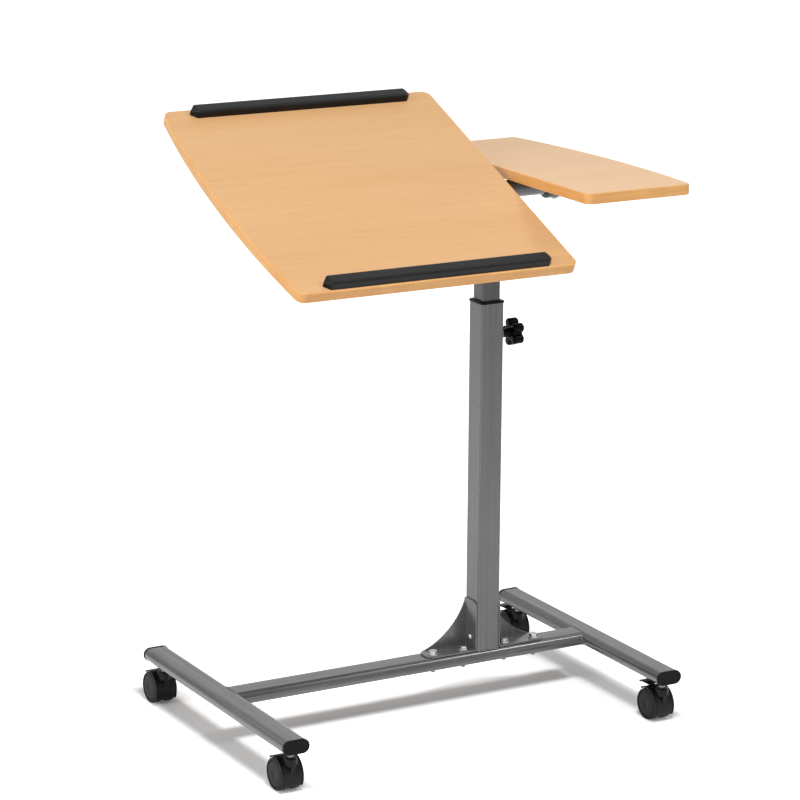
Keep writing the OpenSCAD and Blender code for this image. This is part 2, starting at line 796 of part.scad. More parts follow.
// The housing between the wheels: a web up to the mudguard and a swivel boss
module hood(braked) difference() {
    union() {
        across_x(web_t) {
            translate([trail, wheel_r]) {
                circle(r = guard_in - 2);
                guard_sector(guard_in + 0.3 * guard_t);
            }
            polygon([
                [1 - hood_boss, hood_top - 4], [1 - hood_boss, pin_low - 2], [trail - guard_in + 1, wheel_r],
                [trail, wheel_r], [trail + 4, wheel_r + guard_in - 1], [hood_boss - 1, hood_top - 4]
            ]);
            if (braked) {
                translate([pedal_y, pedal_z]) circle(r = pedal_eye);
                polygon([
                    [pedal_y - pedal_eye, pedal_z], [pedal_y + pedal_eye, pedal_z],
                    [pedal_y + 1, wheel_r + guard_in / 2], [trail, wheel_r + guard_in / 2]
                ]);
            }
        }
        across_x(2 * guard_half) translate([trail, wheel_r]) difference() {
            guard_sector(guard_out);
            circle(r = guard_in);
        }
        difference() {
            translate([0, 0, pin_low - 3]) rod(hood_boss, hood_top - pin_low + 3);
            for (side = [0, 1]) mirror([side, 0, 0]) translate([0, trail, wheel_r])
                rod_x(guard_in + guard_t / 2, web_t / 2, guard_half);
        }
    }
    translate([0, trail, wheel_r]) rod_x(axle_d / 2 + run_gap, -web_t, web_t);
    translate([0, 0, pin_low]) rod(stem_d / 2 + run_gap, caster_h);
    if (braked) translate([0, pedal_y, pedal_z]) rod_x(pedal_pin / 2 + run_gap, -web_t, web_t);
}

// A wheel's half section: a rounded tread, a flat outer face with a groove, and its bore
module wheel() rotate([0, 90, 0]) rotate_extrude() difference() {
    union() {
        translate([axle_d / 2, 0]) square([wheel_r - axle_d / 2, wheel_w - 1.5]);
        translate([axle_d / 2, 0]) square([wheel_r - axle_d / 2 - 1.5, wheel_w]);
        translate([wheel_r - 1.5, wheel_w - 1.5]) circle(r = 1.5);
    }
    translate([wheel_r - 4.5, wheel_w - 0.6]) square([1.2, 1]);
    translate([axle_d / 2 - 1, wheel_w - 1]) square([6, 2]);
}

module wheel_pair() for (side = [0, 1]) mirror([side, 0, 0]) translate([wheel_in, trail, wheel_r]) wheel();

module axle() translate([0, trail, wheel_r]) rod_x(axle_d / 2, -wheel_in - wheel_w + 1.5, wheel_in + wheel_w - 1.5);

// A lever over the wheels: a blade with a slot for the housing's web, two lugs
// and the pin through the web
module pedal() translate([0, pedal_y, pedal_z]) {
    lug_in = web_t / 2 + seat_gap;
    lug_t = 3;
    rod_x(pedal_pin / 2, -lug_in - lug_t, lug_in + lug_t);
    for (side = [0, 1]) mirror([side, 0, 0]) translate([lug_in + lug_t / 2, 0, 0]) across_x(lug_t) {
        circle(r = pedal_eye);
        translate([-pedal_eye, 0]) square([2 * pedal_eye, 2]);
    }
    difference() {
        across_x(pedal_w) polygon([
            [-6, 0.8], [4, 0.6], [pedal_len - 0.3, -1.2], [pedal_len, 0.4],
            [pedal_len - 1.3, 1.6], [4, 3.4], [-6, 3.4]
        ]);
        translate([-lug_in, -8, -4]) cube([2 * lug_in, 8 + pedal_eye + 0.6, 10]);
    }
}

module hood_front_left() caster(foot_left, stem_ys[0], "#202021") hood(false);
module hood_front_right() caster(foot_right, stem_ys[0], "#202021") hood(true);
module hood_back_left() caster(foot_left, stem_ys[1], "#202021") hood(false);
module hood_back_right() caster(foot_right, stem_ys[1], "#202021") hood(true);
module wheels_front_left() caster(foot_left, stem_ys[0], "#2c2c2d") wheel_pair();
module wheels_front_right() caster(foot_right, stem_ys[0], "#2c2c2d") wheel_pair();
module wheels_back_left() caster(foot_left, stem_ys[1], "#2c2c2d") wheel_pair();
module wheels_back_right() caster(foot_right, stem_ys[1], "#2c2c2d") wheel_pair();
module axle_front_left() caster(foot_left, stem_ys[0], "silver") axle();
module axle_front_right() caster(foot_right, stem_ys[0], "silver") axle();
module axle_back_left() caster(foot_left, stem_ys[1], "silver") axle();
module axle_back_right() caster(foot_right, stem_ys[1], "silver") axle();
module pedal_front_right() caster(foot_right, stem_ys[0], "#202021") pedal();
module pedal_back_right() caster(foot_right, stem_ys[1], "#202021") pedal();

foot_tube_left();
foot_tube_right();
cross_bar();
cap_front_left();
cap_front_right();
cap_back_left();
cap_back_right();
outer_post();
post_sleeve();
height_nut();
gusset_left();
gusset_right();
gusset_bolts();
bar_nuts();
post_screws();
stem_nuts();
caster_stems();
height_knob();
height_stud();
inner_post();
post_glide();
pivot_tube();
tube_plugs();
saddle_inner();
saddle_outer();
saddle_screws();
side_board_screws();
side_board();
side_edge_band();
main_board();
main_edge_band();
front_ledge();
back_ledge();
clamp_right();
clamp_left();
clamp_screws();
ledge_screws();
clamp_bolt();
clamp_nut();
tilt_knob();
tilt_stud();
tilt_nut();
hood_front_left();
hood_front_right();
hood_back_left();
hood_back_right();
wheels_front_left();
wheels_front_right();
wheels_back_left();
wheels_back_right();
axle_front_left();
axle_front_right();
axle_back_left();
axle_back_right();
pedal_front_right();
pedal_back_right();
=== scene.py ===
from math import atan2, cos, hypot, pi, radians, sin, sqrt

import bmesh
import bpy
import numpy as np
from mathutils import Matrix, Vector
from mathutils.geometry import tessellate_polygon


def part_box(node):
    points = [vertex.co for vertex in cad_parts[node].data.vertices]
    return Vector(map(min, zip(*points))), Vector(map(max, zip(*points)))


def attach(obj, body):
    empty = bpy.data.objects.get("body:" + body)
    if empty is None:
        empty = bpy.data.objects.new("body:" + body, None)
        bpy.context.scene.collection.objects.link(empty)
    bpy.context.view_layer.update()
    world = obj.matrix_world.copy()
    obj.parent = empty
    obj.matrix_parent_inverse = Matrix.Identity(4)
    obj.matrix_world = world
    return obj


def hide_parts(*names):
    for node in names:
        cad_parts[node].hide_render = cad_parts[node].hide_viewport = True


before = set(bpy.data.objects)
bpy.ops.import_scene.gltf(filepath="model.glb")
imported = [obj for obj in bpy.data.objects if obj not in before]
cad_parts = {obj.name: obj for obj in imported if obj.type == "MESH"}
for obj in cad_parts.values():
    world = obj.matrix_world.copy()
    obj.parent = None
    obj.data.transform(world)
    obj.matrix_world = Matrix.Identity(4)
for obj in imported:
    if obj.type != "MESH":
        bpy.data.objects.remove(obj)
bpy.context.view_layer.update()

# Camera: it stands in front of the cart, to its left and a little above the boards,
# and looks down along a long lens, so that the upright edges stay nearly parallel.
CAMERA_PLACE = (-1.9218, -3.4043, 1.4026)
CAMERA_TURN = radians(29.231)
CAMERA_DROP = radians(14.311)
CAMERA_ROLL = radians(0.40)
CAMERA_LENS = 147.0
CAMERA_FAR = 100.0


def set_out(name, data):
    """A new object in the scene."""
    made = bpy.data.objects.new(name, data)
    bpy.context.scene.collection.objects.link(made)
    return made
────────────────
**Your objective:** Quote the lines that begin at the line containing "saddle_outer();" and end at the line containing "obj.parent = empty", keeping both of those lines.

**Task output:**
saddle_outer();
saddle_screws();
side_board_screws();
side_board();
side_edge_band();
main_board();
main_edge_band();
front_ledge();
back_ledge();
clamp_right();
clamp_left();
clamp_screws();
ledge_screws();
clamp_bolt();
clamp_nut();
tilt_knob();
tilt_stud();
tilt_nut();
hood_front_left();
hood_front_right();
hood_back_left();
hood_back_right();
wheels_front_left();
wheels_front_right();
wheels_back_left();
wheels_back_right();
axle_front_left();
axle_front_right();
axle_back_left();
axle_back_right();
pedal_front_right();
pedal_back_right();
=== scene.py ===
from math import atan2, cos, hypot, pi, radians, sin, sqrt

import bmesh
import bpy
import numpy as np
from mathutils import Matrix, Vector
from mathutils.geometry import tessellate_polygon


def part_box(node):
    points = [vertex.co for vertex in cad_parts[node].data.vertices]
    return Vector(map(min, zip(*points))), Vector(map(max, zip(*points)))


def attach(obj, body):
    empty = bpy.data.objects.get("body:" + body)
    if empty is None:
        empty = bpy.data.objects.new("body:" + body, None)
        bpy.context.scene.collection.objects.link(empty)
    bpy.context.view_layer.update()
    world = obj.matrix_world.copy()
    obj.parent = empty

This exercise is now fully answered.